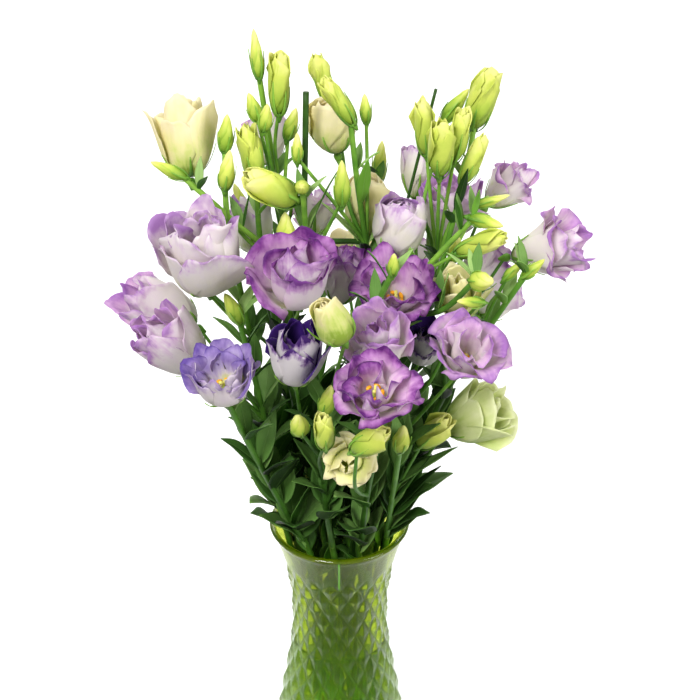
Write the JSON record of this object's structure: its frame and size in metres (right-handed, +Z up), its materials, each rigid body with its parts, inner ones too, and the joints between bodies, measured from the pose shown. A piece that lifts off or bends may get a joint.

* * *

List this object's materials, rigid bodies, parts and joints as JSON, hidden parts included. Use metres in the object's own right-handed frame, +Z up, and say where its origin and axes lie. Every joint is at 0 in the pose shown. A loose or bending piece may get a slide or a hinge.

...

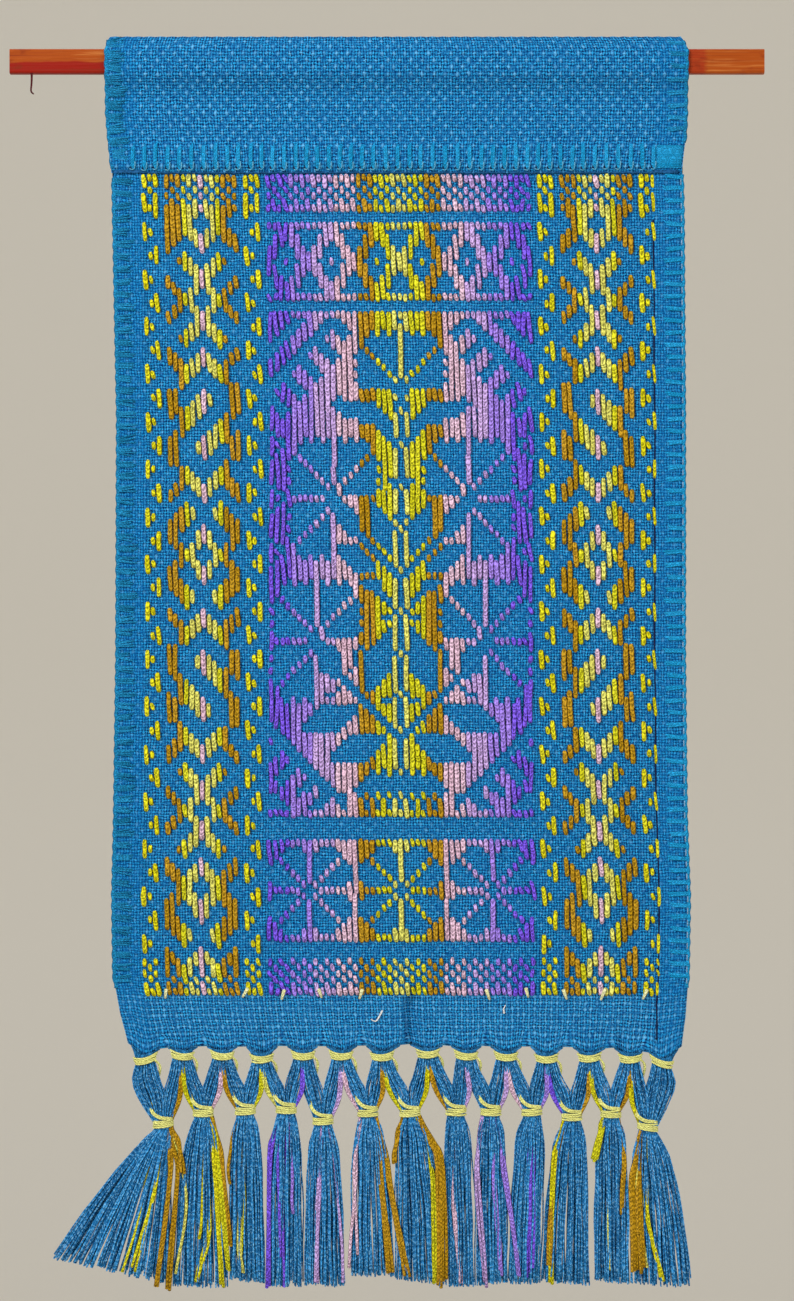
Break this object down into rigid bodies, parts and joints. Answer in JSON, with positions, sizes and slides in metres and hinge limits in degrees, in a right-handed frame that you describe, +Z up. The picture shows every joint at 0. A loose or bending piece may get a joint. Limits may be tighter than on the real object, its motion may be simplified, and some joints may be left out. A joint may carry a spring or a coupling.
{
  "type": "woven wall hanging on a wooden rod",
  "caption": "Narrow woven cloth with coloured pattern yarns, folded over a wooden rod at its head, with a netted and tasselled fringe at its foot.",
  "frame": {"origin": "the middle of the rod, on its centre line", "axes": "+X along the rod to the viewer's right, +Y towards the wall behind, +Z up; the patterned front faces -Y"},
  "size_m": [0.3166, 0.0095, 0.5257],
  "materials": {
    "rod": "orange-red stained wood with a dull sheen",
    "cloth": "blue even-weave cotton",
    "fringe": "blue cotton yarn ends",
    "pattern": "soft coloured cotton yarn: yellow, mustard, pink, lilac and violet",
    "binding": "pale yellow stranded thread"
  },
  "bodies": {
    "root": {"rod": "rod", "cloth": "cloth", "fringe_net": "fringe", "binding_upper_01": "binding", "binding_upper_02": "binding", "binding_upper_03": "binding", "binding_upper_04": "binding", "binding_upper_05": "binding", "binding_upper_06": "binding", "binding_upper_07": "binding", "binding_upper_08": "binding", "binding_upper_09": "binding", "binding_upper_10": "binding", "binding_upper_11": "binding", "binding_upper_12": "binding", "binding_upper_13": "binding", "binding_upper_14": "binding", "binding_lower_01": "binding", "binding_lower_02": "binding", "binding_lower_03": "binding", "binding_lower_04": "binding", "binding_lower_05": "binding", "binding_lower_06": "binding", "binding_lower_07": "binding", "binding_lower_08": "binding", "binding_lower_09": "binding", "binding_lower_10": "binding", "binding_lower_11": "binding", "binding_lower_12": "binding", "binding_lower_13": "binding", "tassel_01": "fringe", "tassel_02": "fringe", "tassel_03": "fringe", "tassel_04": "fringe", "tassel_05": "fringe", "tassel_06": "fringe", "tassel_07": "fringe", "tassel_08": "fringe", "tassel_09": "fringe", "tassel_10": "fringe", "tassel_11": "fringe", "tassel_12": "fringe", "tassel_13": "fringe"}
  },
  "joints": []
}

THE PROBLEM ::
Pick out each line containing "object" and report it.

FULL OUTPUT ::
Write the JSON record of this object's structure: its frame and size in metres (right-handed, +Z up), its materials, each rigid body with its parts, inner ones too, and the joints between bodies, measured from the pose shown. A piece that lifts off or bends may get a joint.
List this object's materials, rigid bodies, parts and joints as JSON, hidden parts included. Use metres in the object's own right-handed frame, +Z up, and say where its origin and axes lie. Every joint is at 0 in the pose shown. A loose or bending piece may get a slide or a hinge.
Break this object down into rigid bodies, parts and joints. Answer in JSON, with positions, sizes and slides in metres and hinge limits in degrees, in a right-handed frame that you describe, +Z up. The picture shows every joint at 0. A loose or bending piece may get a joint. Limits may be tighter than on the real object, its motion may be simplified, and some joints may be left out. A joint may carry a spring or a coupling.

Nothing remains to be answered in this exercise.